I grabbed my phone and just about called my dad for suggestions, but remembered that even saying the word “vomit” gives him the chills.  Hitting speed dial for my brother, Matt (a survivalist at heart), I heard his voice after a couple of rings.  “Gus threw up in the van,” I said, “I’m at McDonald’s across from a WalMart.  I need emergency management.”  He gave me a list of items and how to use them – Tide for the seat cover, Febreeze for anything soiled, scent-blocking trashbags to cover the seat.  I hung up and immediately received a text from Matt with the same list.  Katie hadn’t returned from the bathroom with Gus yet so I had a few minutes to fortify myself and turn my mind to things above.  It was like standing on the brink of destruction, the eye before the storm, the moment before they open the gate to let the lions out.  Fine – it certainly wasn’t going to be that bad, but suffering is what it is.  Katie and Gus came back to the van and I was struck that the looming pain would be wasted if I merely endured it.  I made the firm purpose to offer up my imminent suffering for the reparation of my tremendous sinfulness.

I began walking toward the WalMart and the lyrics to How He Loves by the David Crowder Band immediately surfaced in my mind:

He is jealous for me,
Loves like a hurricane, I am a tree,
Bending beneath the weight of His wind and mercy.

The next two hours or so were insane.
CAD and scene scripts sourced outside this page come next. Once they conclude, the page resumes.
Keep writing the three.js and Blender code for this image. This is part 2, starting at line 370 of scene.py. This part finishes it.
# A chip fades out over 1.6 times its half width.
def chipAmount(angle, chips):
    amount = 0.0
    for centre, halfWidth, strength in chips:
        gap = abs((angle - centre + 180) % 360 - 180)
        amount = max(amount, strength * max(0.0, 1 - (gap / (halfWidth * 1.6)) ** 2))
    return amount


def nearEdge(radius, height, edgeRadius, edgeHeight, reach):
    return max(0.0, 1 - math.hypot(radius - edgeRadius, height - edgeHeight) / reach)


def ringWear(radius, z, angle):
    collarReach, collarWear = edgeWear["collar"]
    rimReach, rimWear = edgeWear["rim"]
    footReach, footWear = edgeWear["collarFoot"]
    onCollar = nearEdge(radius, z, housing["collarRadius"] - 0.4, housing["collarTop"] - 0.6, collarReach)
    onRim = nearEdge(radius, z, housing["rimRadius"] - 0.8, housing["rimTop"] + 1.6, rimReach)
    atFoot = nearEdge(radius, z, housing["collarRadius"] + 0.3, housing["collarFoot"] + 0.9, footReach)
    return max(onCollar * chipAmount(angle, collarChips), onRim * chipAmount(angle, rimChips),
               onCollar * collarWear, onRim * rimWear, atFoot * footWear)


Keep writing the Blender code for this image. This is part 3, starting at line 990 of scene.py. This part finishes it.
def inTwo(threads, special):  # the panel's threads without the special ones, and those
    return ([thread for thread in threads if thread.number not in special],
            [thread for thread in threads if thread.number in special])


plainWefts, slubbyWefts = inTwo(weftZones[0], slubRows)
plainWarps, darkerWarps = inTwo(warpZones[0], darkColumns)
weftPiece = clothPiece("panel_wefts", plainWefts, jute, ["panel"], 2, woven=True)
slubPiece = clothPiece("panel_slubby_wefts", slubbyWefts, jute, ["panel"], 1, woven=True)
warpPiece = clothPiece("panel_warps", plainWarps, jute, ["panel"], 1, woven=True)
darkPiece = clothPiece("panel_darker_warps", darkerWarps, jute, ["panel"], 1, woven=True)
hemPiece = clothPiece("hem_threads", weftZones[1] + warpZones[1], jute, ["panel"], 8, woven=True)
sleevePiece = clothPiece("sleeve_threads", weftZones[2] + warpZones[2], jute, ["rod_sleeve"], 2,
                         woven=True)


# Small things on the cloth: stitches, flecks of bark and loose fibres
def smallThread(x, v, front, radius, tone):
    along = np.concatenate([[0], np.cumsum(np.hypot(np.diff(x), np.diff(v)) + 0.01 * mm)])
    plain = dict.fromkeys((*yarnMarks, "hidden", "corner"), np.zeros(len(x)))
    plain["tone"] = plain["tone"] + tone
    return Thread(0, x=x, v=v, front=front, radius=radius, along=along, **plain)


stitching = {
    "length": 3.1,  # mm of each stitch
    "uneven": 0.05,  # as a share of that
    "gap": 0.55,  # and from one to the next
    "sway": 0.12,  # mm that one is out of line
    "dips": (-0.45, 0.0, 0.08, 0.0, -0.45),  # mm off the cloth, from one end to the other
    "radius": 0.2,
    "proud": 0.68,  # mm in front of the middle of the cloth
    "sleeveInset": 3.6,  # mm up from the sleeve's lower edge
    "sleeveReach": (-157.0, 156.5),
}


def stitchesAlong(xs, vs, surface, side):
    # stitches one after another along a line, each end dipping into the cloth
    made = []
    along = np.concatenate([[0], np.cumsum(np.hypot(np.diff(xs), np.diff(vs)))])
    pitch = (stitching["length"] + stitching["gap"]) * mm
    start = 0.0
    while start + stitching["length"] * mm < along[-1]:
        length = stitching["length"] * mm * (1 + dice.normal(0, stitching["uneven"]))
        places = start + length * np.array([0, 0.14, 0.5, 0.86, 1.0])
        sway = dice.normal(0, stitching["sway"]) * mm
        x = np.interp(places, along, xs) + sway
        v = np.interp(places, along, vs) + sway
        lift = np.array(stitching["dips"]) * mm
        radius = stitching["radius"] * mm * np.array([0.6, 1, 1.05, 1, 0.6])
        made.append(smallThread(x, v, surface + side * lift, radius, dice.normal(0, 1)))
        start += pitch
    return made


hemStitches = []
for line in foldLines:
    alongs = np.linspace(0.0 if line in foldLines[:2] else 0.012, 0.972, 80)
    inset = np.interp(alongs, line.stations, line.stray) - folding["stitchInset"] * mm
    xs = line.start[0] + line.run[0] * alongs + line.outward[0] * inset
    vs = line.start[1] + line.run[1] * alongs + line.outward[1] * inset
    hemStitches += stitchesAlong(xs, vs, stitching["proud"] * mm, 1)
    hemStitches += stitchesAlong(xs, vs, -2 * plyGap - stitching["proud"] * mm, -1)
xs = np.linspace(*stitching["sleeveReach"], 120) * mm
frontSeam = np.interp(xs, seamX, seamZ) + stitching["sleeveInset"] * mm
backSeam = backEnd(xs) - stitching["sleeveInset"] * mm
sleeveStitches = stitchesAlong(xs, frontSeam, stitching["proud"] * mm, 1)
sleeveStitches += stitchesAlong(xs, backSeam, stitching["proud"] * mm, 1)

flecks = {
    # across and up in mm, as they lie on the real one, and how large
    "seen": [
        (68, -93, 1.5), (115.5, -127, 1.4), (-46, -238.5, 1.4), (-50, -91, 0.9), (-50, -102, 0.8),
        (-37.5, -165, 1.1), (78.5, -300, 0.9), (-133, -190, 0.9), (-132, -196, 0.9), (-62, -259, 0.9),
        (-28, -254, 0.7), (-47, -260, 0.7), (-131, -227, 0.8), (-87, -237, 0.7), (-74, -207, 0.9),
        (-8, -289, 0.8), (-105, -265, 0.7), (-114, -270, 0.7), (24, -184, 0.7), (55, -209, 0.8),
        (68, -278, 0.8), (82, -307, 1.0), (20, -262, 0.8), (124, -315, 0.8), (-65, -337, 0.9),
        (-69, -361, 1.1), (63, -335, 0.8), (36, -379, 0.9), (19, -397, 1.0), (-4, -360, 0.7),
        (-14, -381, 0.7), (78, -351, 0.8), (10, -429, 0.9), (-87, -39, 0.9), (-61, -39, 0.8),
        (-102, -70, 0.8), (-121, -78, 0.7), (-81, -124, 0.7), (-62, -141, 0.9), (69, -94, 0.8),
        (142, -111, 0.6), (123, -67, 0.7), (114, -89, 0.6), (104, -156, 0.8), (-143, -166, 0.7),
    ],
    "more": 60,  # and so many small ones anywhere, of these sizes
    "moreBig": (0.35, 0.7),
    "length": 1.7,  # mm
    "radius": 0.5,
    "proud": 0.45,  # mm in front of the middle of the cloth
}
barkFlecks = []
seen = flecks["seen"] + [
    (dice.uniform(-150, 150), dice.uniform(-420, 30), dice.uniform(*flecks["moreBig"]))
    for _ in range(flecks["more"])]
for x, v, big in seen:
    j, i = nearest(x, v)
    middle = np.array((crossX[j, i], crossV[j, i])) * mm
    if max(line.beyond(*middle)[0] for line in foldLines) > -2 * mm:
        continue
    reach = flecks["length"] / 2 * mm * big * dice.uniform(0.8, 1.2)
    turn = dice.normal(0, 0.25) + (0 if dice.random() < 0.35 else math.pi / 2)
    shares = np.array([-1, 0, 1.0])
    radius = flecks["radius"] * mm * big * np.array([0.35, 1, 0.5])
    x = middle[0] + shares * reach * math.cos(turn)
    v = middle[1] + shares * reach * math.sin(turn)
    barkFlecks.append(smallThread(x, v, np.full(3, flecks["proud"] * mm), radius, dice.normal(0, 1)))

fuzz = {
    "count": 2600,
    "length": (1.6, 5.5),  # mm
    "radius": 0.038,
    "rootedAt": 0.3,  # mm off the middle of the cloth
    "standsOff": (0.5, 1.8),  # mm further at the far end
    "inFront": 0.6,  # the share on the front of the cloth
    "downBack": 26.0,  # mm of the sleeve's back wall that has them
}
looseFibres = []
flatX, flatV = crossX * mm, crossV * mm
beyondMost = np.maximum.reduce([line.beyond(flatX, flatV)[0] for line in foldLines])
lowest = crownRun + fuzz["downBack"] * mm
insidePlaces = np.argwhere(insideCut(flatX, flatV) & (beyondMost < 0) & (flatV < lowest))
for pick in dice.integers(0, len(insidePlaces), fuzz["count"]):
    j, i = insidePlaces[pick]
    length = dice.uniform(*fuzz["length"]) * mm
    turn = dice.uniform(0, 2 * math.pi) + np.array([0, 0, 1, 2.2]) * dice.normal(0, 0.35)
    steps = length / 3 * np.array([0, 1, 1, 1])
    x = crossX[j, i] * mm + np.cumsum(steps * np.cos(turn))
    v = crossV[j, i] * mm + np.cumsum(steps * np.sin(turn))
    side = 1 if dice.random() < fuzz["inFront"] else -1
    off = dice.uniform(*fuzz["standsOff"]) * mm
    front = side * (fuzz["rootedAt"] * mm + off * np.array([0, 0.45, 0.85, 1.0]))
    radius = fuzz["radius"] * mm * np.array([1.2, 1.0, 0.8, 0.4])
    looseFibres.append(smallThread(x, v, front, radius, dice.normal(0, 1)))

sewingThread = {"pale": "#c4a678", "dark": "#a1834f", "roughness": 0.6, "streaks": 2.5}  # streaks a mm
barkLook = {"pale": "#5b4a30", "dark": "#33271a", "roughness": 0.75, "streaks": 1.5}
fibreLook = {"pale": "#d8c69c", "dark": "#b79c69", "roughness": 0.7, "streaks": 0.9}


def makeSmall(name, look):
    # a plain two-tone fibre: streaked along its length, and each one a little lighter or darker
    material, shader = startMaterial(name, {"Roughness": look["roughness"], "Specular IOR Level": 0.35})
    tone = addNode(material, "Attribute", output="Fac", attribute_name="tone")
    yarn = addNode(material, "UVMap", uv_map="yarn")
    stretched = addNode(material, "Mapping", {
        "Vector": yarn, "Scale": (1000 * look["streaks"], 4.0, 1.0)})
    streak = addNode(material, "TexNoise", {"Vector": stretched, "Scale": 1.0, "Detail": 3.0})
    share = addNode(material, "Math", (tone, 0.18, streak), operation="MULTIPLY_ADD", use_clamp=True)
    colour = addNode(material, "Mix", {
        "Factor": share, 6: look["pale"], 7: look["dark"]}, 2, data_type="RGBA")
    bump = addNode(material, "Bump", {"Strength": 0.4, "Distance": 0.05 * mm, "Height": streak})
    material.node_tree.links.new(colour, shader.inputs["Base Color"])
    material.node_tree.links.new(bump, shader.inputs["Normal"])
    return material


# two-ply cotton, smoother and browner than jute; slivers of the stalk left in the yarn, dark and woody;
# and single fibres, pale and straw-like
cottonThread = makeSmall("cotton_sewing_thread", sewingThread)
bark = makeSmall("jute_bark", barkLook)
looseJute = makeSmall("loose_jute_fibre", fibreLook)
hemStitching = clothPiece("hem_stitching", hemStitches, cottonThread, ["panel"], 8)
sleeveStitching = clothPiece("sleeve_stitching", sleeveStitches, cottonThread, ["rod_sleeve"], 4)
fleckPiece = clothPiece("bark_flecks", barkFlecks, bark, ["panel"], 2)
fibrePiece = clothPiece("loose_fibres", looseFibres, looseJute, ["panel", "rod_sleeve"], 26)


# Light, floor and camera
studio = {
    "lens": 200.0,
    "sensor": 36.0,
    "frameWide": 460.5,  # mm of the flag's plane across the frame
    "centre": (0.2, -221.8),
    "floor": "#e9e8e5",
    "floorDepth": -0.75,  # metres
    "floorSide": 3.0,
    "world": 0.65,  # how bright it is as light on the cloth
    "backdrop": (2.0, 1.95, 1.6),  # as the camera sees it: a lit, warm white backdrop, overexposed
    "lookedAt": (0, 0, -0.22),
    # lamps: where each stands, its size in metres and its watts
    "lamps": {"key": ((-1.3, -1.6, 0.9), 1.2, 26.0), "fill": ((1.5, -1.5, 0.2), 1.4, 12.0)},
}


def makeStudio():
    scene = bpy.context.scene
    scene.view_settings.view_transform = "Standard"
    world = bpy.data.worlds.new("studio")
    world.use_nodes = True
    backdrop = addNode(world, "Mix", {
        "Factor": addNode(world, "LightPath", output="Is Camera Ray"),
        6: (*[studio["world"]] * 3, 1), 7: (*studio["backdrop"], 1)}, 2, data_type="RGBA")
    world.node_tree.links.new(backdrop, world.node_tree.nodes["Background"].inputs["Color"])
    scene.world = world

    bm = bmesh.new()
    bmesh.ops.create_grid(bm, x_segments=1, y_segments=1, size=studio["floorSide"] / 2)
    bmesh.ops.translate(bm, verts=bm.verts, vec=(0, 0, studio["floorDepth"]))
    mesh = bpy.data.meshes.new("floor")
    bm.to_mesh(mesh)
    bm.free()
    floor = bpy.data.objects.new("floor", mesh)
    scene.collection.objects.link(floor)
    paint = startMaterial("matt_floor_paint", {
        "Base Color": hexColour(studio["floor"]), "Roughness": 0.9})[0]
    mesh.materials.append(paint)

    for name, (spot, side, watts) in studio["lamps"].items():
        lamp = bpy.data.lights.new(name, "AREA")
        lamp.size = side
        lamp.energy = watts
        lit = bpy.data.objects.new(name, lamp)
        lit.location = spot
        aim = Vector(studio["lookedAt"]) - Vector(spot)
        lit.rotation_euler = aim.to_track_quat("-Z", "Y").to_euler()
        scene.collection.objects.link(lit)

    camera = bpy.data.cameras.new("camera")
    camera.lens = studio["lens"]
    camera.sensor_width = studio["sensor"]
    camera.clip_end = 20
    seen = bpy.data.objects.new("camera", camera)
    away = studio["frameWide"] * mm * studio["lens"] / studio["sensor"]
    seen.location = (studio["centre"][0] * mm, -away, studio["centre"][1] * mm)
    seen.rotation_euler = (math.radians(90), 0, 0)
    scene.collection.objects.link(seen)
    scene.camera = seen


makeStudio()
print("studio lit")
Everything that could make the entire situation more difficult happened – from laundering the seat cover with McDonald’s cursed motion-sensing bathroom faucet to the kids setting off the infernal car alarm. I wish I could say that the entire incident was blissful, saintly suffering and without the slightest vulgar word, but I can’t. It was good, old-fashioned suffering, yet every time it was taken up a notch, I was repeatedly struck by how much God wants me to be with him. I accepted the opportunity for the removal of temporal punishment and God completely took advantage of the situation – loving me like a hurricane. Once we were back on the road, I recounted to Katie my experience of the whole ordeal and was moved by even the outward recognition of the Father’s direct desire for the goodness of my soul. Suffering is an extremely difficult thing to understand while one is in the midst of it, and I am grateful that God gave me the grace to recognize the blessing it is.